● **Dataset excerpt**:
================

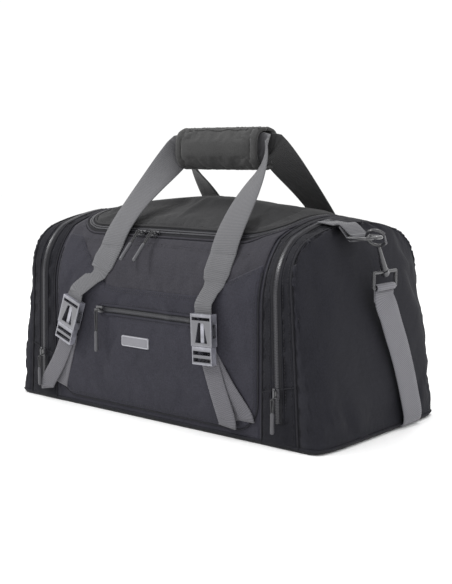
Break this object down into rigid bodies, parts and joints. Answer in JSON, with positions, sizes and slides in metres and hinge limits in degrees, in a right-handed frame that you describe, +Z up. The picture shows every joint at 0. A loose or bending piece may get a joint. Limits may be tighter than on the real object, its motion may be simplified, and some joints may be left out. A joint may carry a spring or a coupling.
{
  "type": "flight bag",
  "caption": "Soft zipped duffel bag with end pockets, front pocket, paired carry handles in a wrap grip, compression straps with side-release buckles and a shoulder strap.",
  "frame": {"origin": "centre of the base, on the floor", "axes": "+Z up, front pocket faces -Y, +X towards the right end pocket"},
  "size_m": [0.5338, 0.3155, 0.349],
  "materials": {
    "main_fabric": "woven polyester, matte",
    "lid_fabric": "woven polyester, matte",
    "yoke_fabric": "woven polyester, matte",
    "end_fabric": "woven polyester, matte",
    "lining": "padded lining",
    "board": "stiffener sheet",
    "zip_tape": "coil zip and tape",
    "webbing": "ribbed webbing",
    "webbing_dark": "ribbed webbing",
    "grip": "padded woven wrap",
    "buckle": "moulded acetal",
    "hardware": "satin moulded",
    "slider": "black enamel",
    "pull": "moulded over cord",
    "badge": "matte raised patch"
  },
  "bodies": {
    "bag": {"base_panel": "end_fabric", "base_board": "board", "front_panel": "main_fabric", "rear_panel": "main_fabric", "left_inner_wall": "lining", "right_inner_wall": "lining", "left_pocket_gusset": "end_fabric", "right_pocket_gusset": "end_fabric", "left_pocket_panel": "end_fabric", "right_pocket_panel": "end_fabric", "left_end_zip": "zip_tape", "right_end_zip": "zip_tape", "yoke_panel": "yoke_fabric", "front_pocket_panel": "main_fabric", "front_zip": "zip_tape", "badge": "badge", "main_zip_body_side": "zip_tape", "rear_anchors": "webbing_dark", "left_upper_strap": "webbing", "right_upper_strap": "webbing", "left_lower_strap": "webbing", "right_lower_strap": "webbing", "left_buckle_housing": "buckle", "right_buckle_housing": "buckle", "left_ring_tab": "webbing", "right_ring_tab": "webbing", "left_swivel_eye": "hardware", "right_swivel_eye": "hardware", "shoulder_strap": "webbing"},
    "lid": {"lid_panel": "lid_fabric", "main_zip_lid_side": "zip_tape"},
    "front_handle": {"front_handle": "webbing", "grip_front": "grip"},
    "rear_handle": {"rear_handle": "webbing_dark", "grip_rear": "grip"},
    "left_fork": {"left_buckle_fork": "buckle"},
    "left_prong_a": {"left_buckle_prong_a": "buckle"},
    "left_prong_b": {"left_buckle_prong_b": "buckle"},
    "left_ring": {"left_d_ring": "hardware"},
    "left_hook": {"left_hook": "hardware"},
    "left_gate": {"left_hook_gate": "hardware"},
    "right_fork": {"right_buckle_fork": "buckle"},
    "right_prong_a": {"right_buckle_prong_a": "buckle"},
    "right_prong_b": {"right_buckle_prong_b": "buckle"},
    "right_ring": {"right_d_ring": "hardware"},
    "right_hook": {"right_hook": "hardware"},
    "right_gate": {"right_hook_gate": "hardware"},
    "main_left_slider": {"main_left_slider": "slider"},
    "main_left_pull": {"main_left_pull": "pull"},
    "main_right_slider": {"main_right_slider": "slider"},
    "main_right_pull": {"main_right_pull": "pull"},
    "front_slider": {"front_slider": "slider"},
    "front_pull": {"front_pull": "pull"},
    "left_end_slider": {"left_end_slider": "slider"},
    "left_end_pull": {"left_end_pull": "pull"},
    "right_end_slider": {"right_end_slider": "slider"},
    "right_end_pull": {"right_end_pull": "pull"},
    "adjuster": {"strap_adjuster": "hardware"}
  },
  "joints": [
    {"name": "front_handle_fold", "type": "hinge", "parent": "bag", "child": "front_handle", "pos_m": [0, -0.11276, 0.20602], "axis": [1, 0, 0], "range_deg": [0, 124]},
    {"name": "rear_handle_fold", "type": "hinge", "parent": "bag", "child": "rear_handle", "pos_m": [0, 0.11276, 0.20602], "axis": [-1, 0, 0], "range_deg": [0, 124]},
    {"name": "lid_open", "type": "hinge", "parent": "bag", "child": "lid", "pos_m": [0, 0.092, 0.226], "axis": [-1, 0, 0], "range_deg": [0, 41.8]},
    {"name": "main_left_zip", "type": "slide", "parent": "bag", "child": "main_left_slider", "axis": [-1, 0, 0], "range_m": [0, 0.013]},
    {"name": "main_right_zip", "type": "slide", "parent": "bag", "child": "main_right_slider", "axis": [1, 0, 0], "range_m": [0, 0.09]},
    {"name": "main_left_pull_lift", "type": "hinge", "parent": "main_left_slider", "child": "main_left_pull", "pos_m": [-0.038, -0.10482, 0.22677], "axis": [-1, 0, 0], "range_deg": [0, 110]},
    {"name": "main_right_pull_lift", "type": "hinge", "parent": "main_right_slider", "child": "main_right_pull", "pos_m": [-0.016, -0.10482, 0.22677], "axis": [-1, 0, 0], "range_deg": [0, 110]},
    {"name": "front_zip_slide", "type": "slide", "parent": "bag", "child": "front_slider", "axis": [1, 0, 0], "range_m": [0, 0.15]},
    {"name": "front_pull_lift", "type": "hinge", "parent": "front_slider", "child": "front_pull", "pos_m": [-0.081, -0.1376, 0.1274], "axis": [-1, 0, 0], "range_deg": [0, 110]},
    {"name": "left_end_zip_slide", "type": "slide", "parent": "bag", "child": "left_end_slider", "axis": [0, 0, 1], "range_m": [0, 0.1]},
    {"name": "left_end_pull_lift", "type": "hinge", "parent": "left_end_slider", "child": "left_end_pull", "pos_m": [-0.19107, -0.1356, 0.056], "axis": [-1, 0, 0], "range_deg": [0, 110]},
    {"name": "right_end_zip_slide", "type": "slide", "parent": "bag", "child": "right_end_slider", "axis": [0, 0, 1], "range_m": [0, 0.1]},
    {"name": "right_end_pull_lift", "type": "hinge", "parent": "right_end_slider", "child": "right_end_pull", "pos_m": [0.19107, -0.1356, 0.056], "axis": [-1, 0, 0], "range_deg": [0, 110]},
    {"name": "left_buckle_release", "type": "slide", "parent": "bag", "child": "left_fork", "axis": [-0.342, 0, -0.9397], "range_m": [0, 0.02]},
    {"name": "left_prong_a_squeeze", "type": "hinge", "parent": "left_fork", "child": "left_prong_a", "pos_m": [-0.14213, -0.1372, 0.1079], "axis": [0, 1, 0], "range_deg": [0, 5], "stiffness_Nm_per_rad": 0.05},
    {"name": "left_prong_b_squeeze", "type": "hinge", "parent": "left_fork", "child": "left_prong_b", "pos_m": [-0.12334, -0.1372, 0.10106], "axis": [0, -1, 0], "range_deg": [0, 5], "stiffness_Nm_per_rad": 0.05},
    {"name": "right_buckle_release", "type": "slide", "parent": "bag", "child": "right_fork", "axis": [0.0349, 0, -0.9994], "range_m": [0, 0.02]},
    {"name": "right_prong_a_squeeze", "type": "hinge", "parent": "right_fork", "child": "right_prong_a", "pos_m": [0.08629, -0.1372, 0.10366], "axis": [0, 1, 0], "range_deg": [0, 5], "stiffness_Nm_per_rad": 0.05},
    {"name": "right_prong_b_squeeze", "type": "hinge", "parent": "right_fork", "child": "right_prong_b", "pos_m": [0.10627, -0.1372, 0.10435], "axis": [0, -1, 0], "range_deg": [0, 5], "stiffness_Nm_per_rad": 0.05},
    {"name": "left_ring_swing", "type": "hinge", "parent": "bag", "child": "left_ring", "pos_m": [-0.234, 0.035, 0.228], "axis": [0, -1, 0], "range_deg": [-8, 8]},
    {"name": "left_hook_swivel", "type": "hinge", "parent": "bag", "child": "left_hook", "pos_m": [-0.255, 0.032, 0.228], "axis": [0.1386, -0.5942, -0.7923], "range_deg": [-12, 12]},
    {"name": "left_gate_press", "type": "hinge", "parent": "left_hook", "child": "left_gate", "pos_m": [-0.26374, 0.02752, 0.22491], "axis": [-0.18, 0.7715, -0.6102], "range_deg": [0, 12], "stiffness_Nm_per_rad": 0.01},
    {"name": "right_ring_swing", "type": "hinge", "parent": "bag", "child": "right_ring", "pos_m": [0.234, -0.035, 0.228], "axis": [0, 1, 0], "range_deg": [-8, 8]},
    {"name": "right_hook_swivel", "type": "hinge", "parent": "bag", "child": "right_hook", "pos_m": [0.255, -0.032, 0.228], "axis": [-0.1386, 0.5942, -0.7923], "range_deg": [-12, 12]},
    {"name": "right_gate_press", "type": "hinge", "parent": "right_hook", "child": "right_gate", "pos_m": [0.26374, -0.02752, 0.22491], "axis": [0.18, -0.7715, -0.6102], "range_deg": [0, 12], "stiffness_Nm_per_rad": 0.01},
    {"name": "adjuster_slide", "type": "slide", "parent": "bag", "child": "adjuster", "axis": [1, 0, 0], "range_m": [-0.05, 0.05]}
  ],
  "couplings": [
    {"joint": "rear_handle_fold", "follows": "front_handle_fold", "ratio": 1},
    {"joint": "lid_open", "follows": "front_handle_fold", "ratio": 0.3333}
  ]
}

================

● **Stated exercise**: Gather, from the listing above, every line carrying the word "joints".

● **Full output**:
Break this object down into rigid bodies, parts and joints. Answer in JSON, with positions, sizes and slides in metres and hinge limits in degrees, in a right-handed frame that you describe, +Z up. The picture shows every joint at 0. A loose or bending piece may get a joint. Limits may be tighter than on the real object, its motion may be simplified, and some joints may be left out. A joint may carry a spring or a coupling.
  "joints": [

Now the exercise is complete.